In the world of cycling, and most other sports, we hear a lot of athletes, coaches and other support staff talking about the importance of ‘peaking’ for a race. I recently read a race report by one of my teammates earlier this week in which he stated he had ‘missed his peak’. For me personally, this didn’t really connect with me. Nothing against him and his training techniques, but I haven’t put much focus towards ‘peaking’ over the last 10 years of bike racing. Maybe it’s because ‘peaking’ wasn’t talked about much in an anaerobic sport like ski racing (my sport before cycling) compared to aerobic sports like cycling and running. That said, I believe I’ve been able to achieve a high level of fitness and results without worrying too much about ‘peaking’ for a certain bike race. Why might this be?

Don’t get me wrong, I have thought about ‘peaking’ before. It’s hard not too. The word is constantly mentioned in magazines and by TV commentators when major sporting competitions are about to take place (Giro d’Italia, New York Marathon, Tour de France, the Olympics, etc) so it’s easy to focus on it. But it’s still not something that I have focused on…and I don’t, or didn’t really, have an answer as to why. That’s until I read an article by a well respected sports psychologist, Dr. Jim Taylor. Read it and you will understand his philosophy.  When I read this, a light bulb went off. Being ‘primed’ makes sense to me: http://drjimtaylor.com/2.0/cycling/cycling-introduction-to-prime-cycling/#comment-745.

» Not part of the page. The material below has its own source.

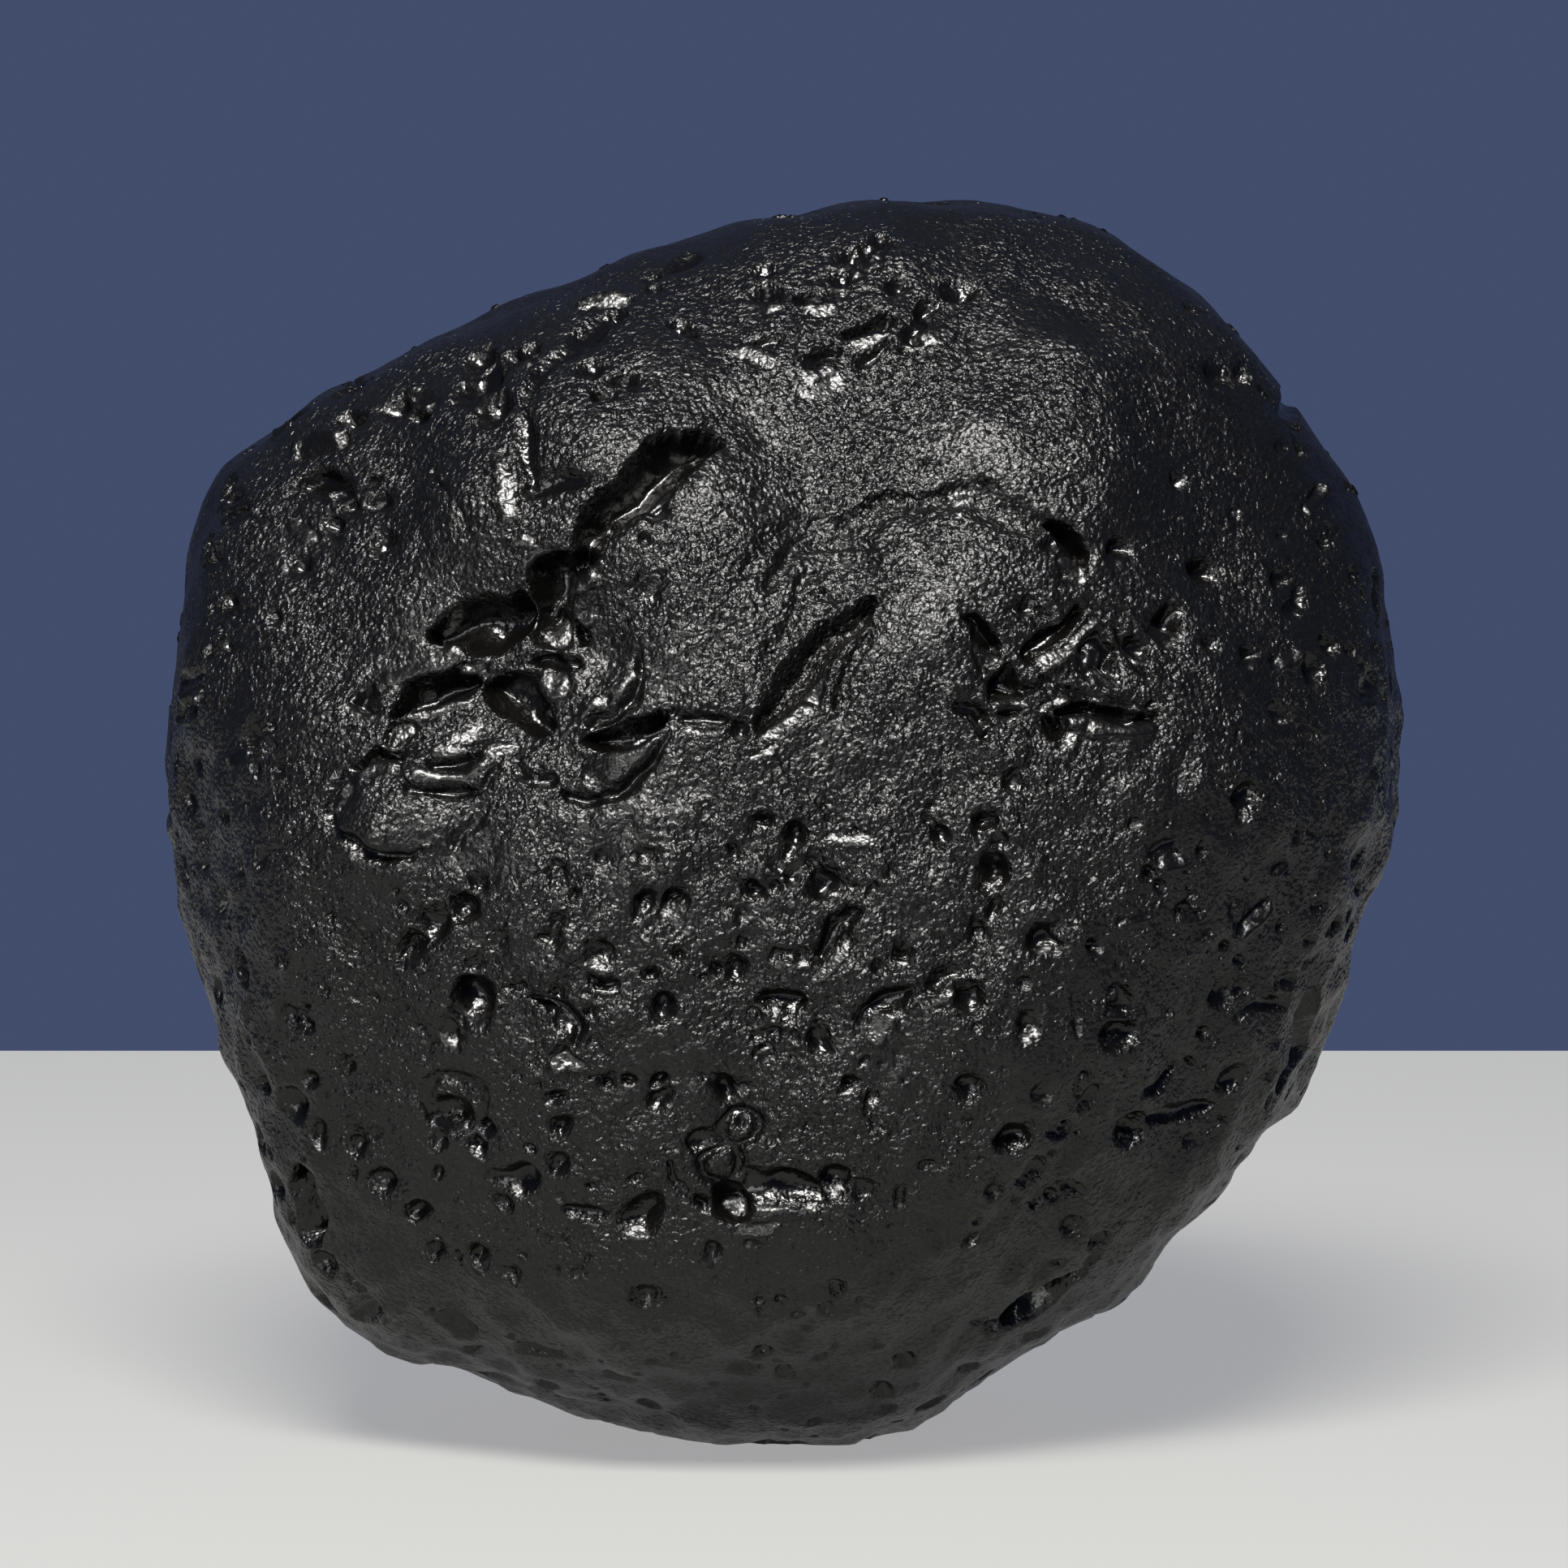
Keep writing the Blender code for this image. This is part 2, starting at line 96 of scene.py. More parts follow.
# Soft swells elsewhere: azimuth and elevation in degrees, radius and height. Azimuth 0 is the front
# and 90 the right.
OTHER_SWELLS = (
    (172, -72, 9, 2.3),  # the heel, which the stone stands on
    (150, 20, 8, 0.9), (205, -12, 9, 0.8), (186, 34, 6.5, -1.1), (232, 22, 6, -0.8), (128, -24, 6.5, -0.9),
    (178, -38, 6, -0.7), (112, 8, 6, 0.5), (250, -8, 6, 0.5), (120, 58, 6, 0.6), (250, 56, 6, -0.6),
)

# Grooves on the front, by sight: the depth, the skew, which widens the lower wall, and the middle
# line's points: X, Z and half width.
FRONT_GROOVES = (
    # the upper slot, the narrow lip along it and the dark steps to its left
    (1.75, 0, (-8.7, 35.2, 0.4), (-8, 36.1, 0.7), (-7.1, 37.1, 0.95), (-6, 38, 1.1), (-5, 38.9, 1.05),
        (-4, 39.7, 0.9), (-3.2, 40.5, 0.6)),
    (0.25, 0, (-4.2, 38.2, 0.2), (-5.4, 37.2, 0.22), (-6.5, 36, 0.2)),
    (0.35, 0, (-10.3, 41.3, 0.3), (-10, 39.8, 0.5), (-9.8, 38.6, 0.35)),
    (0.4, 0, (-9.9, 38.5, 0.35), (-8.6, 38.6, 0.45), (-7.5, 38.4, 0.3)),
    (0.4, 0, (-6.9, 46, 0.5), (-8.2, 44.5, 0.6), (-9.7, 43.1, 0.5), (-10.3, 41.8, 0.35)),
    (0.2, 0, (-14, 39.6, 0.2), (-13.4, 38, 0.2), (-12.8, 37, 0.2)),
    # the left cavities
    (1.6, 0, (-9.5, 35, 1.05), (-9.8, 33.6, 1)),
    (1.4, 0, (-14.8, 33, 0.35), (-13.6, 33.2, 0.85), (-12.4, 33.4, 1), (-11.2, 34, 0.75)),
    (1.3, 0, (-15.8, 29.9, 0.4), (-15.2, 30.4, 0.8), (-14.3, 31, 0.85), (-13.5, 31.3, 0.5)),
    (1, 0, (-12.3, 30.9, 0.7), (-11.2, 30.4, 1.1), (-10.4, 29.6, 0.8)),
    (0.6, 0, (-10.6, 31.9, 0.35), (-9.8, 32.05, 0.45), (-9, 32, 0.35)),
    (0.8, 0, (-17.3, 27.3, 0.35), (-16.6, 27.9, 0.45), (-15.6, 27.8, 0.35)),
    (0.45, 0, (-14.1, 27.75, 0.35), (-13.4, 27.75, 0.45), (-12.8, 27.85, 0.35)),
    (0.4, 0, (-15.3, 27.3, 0.25), (-14.5, 26.5, 0.3), (-13.6, 26.2, 0.35), (-12.7, 26.3, 0.35),
        (-11.9, 27.2, 0.25)),
    (0.5, 0, (-17.7, 27, 0.3), (-17.9, 26, 0.35), (-17.5, 24.9, 0.45), (-16.6, 24.2, 0.4),
        (-15.6, 23.8, 0.3), (-14.4, 24, 0.2)),
    (0.25, 0, (-12, 26, 0.3), (-12.4, 25, 0.4), (-13, 24.2, 0.3)),
    (0.4, 0, (-10.4, 27.7, 0.3), (-9.5, 27.9, 0.3)),
    (0.4, 0, (-11.3, 27.4, 0.25), (-10.4, 26.9, 0.3), (-9.4, 26.9, 0.25)),
    (1.2, 0, (-7.4, 28.3, 0.55), (-6.2, 28.9, 0.85), (-5.1, 29.3, 0.65)),
    (0.45, 0, (-8.8, 26.3, 0.3), (-7.4, 26.2, 0.35), (-6, 26.7, 0.35), (-4.9, 27.6, 0.35),
        (-4.2, 28.7, 0.35), (-4.4, 29.6, 0.3)),
    (0.5, 0, (-5.7, 32.3, 0.3), (-6, 31.2, 0.4), (-6.7, 30.2, 0.4), (-7.6, 29.2, 0.35)),
    (0.4, 0, (-4, 29.2, 0.35), (-2.6, 29.25, 0.35)),
    # the ledge and the pocket to the right of it
    (1.28, 0.1, (10.5, 37.2, 0.3), (11.3, 36.6, 0.55), (12.3, 35.9, 0.4)),
    # the right cluster
    (0.9, 0, (7.4, 33.2, 0.3), (7.8, 32.7, 0.5), (8.6, 32.1, 0.4)),
    (0.3, 0, (7.6, 31.9, 0.25), (8.2, 31.1, 0.25)), (1.2, 0.1, (8.7, 30.9, 0.55), (9.3, 31, 0.7)),
    (0.5, 0, (9.8, 30.8, 0.35), (10.6, 31, 0.25)), (0.4, 0.1, (6.9, 29.8, 0.35), (7.8, 29.9, 0.45)),
    (0.7, 0.1, (10.3, 32.1, 0.35), (11, 32.9, 0.45), (11.9, 33.8, 0.35)),
    (0.3, 0, (9, 33.9, 0.2), (9.9, 34.1, 0.25), (10.7, 33.6, 0.2)),
    (0.5, 0, (12.2, 32.1, 0.3), (13, 32.2, 0.4), (13.6, 31.9, 0.3)),
    (0.4, 0, (12.1, 31.4, 0.2), (12.4, 31.1, 0.25), (13, 31.2, 0.2)),
    (0.9, 0, (10.5, 29.2, 0.3), (10.7, 28.7, 0.45), (11.3, 28.8, 0.4)),
    (0.8, 0, (11.2, 29.5, 0.35), (12.3, 29.7, 0.45), (13.5, 29.6, 0.45), (14.8, 29.5, 0.4)),
    (0.3, 0, (10.7, 31.4, 0.2), (11.6, 30.6, 0.25), (13.4, 30.1, 0.2), (14.9, 30.2, 0.2)),
    (0.35, 0, (13.8, 33, 0.25), (14.1, 32.3, 0.3), (14.9, 31.2, 0.25)),
    # under the top edge
    (0.48, 0, (-1.6, 44.8, 0.2), (-0.8, 45.1, 0.3), (-0.2, 45.2, 0.25)),
    (0.48, 0, (1.2, 44.6, 0.3), (2.2, 44.9, 0.3)),
    (0.24, 0, (1.2, 43.7, 0.15), (1.8, 43.7, 0.15), (2.6, 44.1, 0.15)),
    (0.64, 0, (3, 45.6, 0.35), (3.8, 45.8, 0.4), (4.6, 46.2, 0.4)),
    (0.4, 0, (3.1, 44.6, 0.25), (3.9, 44.8, 0.25), (4.6, 45.2, 0.2)),
    (0.56, 0, (5.6, 45.7, 0.35), (6.1, 46.6, 0.35), (7, 47.5, 0.25)),
    (0.4, 0, (5.2, 44.9, 0.25), (6.5, 44.8, 0.2)),
    # the upper left shoulder
    (0.72, 0, (-19.3, 39.2, 0.4), (-18.2, 39.3, 0.45), (-17, 39.6, 0.3)),
    (0.64, 0, (-15.4, 41.7, 0.3), (-14.6, 41.8, 0.4)),
    (0.48, 0, (-12.3, 41.1, 0.25), (-11.6, 41.4, 0.3), (-11, 41, 0.25)),
    # the left side
    (0.35, 0, (-24.1, 30.8, 0.3), (-23.3, 30.9, 0.35)), (0.25, 0, (-21.5, 18.5, 0.25), (-21.6, 16.5, 0.25)),
    (1.28, 0, (-19.3, 10.8, 0.45), (-19, 8.6, 0.5)),
    # the middle
    (0.5, 0.1, (-15.3, 20, 0.5), (-14.7, 20.4, 0.5)),
    (0.45, 0.1, (-9.8, 20.5, 0.3), (-9, 20.3, 0.45), (-8.2, 20, 0.4)),
    (0.35, 0.1, (-7.4, 20, 0.35), (-6.2, 20.05, 0.3), (-5.2, 20, 0.25)),
    (0.35, 0.1, (-7.6, 19.1, 0.25), (-6.9, 19, 0.35)),
    (0.6, 0.1, (-10, 17.8, 0.4), (-9, 17.4, 0.6), (-8.2, 16.7, 0.5)),
    (0.55, 0.1, (2.7, 21.2, 0.4), (2.1, 20.5, 0.55), (1.5, 19.8, 0.4)),
    (0.35, 0.1, (-0.2, 19.9, 0.3), (0.6, 20, 0.35)), (0.6, 0.1, (-0.6, 17.6, 0.6), (0.4, 17.6, 0.6)),
    (0.35, 0.1, (-1.3, 16.2, 0.3), (-0.3, 16.2, 0.35)),
    (0.6, 0.1, (3.3, 17.2, 0.4), (4.2, 17.8, 0.6), (4.9, 18.3, 0.45)),
    (0.5, 0.1, (5.5, 18.2, 0.4), (6.3, 18.8, 0.5), (7, 19, 0.5)),
    (0.3, 0, (-7.8, 14.8, 0.25), (-7.2, 14.7, 0.3)),
    # the lower right
    (0.4, 0, (14.9, 24, 0.4), (15.7, 24.2, 0.4)),
    (0.4, 0, (14.8, 14.3, 0.25), (15.6, 14.3, 0.4), (16.9, 14.8, 0.3)),
    (0.4, 0, (15.3, 12.9, 0.3), (16.4, 13.1, 0.4), (17.8, 13.5, 0.3)),
    (0.35, 0, (18.9, 17.2, 0.35), (19.4, 17.6, 0.35), (20.6, 17.6, 0.3)),
    (0.8, 0, (21.5, 17.5, 0.6), (21.2, 16, 0.8), (20.4, 14.8, 0.5)),
    (0.45, 0.1, (10.7, 9.4, 0.4), (11.3, 10.1, 0.45), (12.3, 9.9, 0.3)),
    (1.28, 0, (9.4, 4.7, 0.5), (10.6, 5.6, 0.7), (11.9, 6.4, 0.45)),
    # the lower left and the foot
    (0.7, 0.1, (-11.6, 10.6, 0.6), (-10.9, 10.7, 0.7)),
    (0.35, 0.1, (-8.8, 9.45, 0.3), (-8.1, 9.3, 0.35), (-7.3, 9.15, 0.3)),
    (0.3, 0, (-4.6, 11.2, 0.25), (-4.6, 10.4, 0.3), (-4.2, 9.9, 0.25)),
    (0.65, 0.1, (-1.4, 10.4, 0.55), (0, 10.4, 0.65), (1.5, 10.15, 0.55)),
    (0.4, 0, (-10.4, 3.5, 0.4), (-9.8, 3.5, 0.4)), (0.3, 0, (-12.7, 3.5, 0.3), (-12.3, 3.5, 0.25)),
)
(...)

Being a business owner, father and athlete, it’s hard  to find time to do a high volume block of training. This is usually the first step of achieving a ‘peak’. The second part of the ‘peak’ equation is a rest period. I can easily find time to do this rest period, but without the time to get a high volume block, that style of training simply doesn’t work for me. And I’d say that there’s lots of other athletes like me, fighting to balance all of life’s priorities while maintaining a certain level of fitness. A training program based around lower volume of higher intensity has been effective for me and the athletes I coach. It keeps us ‘primed’ throughout the entire season, while keeping motivation levels high.